In testimony before the Senate Armed Services Committee, 19 March 1998, Susan Eisenhower, CPSS chair, noted that in 1991 a "bipartisan" panel of twenty-six current and former government officials offered recommendations for the post-Cold War security environment. The recommendations included downsizing NATO and actively rejecting any suggestions that NATO be expanded to include former East Bloc countries. She went on to state:

"With the end of the Cold War, after trillions of dollars have been spent, we have again been given another historic challenge. And how have we decided to handle it? By expanding a military alliance to the borders of Russia, thus threatening to create a political climate that virtually assures the re-nationalization of Russian foreign policy."

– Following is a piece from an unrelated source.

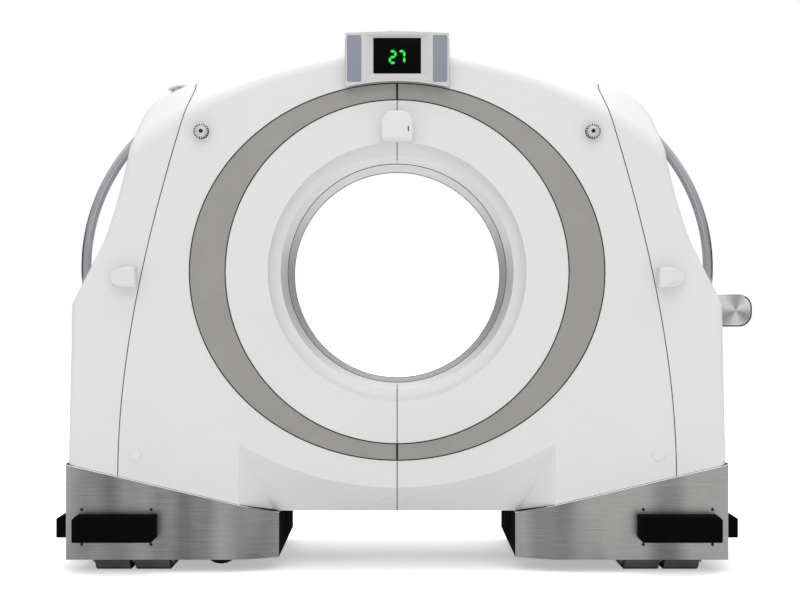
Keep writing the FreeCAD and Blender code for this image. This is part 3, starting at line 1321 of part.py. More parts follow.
def rotor_belt():
    """A flat belt round the rotor's rim and the motor pulley."""
    far = Vector(num("pulley_x"), 0, num("pulley_z - iso_height"))
    width = num("rotor_gauge") - 10
    start = num("rotor_front") + 5

    def tangent_hull(grow):
        big, small = num("rotor_radius") + grow, num("pulley_radius") + grow
        reach = far.Length
        along = Vector(far).normalize()
        across = Vector(along.z, 0, -along.x)
        lean = (big - small) / reach
        rise = (1 - lean ** 2) ** 0.5
        ends = [(along * lean + across * (side * rise)) for side in (1, -1)]
        corners = [ends[0] * big, far + ends[0] * small, far + ends[1] * small, ends[1] * big]
        web = Part.Face(Part.makePolygon(corners + corners[:1]))
        web = web.extrude(Vector(0, width, 0))
        discs = [Part.makeCylinder(radius, width, centre, Vector(0, 1, 0))
                 for radius, centre in ((big, Vector()), (small, far))]
        return web.fuse(discs).removeSplitter()
    gap = num("soft_gap")
    loop = tangent_hull(gap + 5).cut(tangent_hull(gap))
    loop.translate(Vector(0, start, 0))
    return loop


keep("rotor_belt", coded("rotor_belt_loop", rotor_belt()))

# ---------------------------------------------------------------- power and control
packs = []
for i, sign in enumerate(("-", "")):
    for j, y in enumerate(("10 - beam_reach", "30 - beam_reach + pack_depth")):
        x = sorted((sign + "(beam_outer - 20 - pack_length)", sign + "(beam_outer - 20)"),
                   key=num)
        packs.append(box("battery_%d_%d" % (i, j), x, (y, y + " + pack_depth"),
                         ("pack_low", "pack_low + pack_height")))
keep("battery_packs", group("battery_set", packs))
keep("control_unit", box("control_unit", ("-beam_outer + 20", "-cap_x - 30"),
                         ("plate_front + plate_gauge + 30", "beam_reach - 20"),
                         ("pack_low", "pack_low + cabinet_height")))
INLET_FACE = "cover_depth/2"
inlet = turned("inlet", [[("cover_depth/2 - 34", "0"), (INLET_FACE + " - 6", "0"),
                          (INLET_FACE + " - 6", "inlet_radius - 8"),
                          (INLET_FACE + " + 8", "inlet_radius - 8"),
                          (INLET_FACE + " + 8", "inlet_radius + 8"),
                          (INLET_FACE, "inlet_radius + 10"), (INLET_FACE, "inlet_radius"),
                          ("cover_depth/2 - 34", "inlet_radius")]], "inlet_x", 0, "inlet_z")
keep("power_inlet", inlet)

# ---------------------------------------------------------------- check and write
doc.recompute()
faults = []
for thing in doc.Objects:
    if "Invalid" in thing.State or "Error" in thing.State:
        faults.append("%s: %s" % (thing.Name, thing.State))
for node, thing in pieces.items():
    if thing.Shape.isNull() or not thing.Shape.isValid() or not thing.Shape.Solids:
        faults.append("%s: no valid solid" % node)
if faults:
    raise RuntimeError("; ".join(faults))
os.makedirs("parts", exist_ok=True)
for node, thing in pieces.items():
    thing.Shape.exportStep("parts/%s.step" % node)
    print("%-24s %2d solid(s) %12.0f mm3" % (node, len(thing.Shape.Solids), thing.Shape.Volume))
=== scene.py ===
"""Looks of the mobile CT gantry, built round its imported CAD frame.

Metres, in the frame of the CAD part: the origin is the isocentre, +X is to the right of
someone who faces the gantry, +Y runs into its depth and +Z is up.
"""

import math

import bmesh
import bpy
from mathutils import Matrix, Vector
from mathutils.bvhtree import BVHTree


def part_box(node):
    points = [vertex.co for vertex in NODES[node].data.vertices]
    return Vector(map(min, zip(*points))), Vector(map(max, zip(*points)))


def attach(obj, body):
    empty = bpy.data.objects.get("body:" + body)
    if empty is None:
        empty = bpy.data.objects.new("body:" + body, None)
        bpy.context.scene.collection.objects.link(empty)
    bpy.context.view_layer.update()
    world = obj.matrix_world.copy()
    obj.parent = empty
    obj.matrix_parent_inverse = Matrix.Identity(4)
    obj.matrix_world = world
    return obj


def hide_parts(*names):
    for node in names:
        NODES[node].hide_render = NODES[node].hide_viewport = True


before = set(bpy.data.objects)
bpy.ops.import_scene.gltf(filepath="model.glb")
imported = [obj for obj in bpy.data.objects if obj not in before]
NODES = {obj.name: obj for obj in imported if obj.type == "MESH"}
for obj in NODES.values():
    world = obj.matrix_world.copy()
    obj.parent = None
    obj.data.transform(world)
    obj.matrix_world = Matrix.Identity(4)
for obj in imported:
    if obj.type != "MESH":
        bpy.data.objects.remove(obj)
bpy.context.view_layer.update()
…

Where is the benefit in NATO expansion and interventionism? Expanding NATO to counter a non-existent threat of Russian expansion may end up creating one. The Russians feel betrayed and have lowered the nuclear threshold. Smaller nations have a strong incentive to develop a nuclear capability in order to deter the U.S. from attacking them for "human rights" violations. It is painfully apparent that Senator Lugar's support for NATO and for intervention undermines every single goal of the Nunn-Lugar CTR program. In fact, at best CTR could only achieve limited goals because Russia maintains a substantial overkill capacity. The most important achievement of CTR should have been developing a relationship of trust with the Russians, but that has been thoroughly poisoned by NATO expansion.

This brings us to Tuchman's criterion number 2, a feasible alternative. This one is easy. Reverse course, while there is still time. Cease the process of expansion at once and plan for an orderly dismantling of NATO. End the policy of "manag[ing] the world" which generates fear and resentment in small nations and encourages nuclear proliferation.

For voters of Indiana concerned about foreign policy issues, an immediate solution is to vote for me. This will send a message to Senator Lugar that you don't like his engaging in geopolitical games that increase the risk of nuclear war or nuclear terror.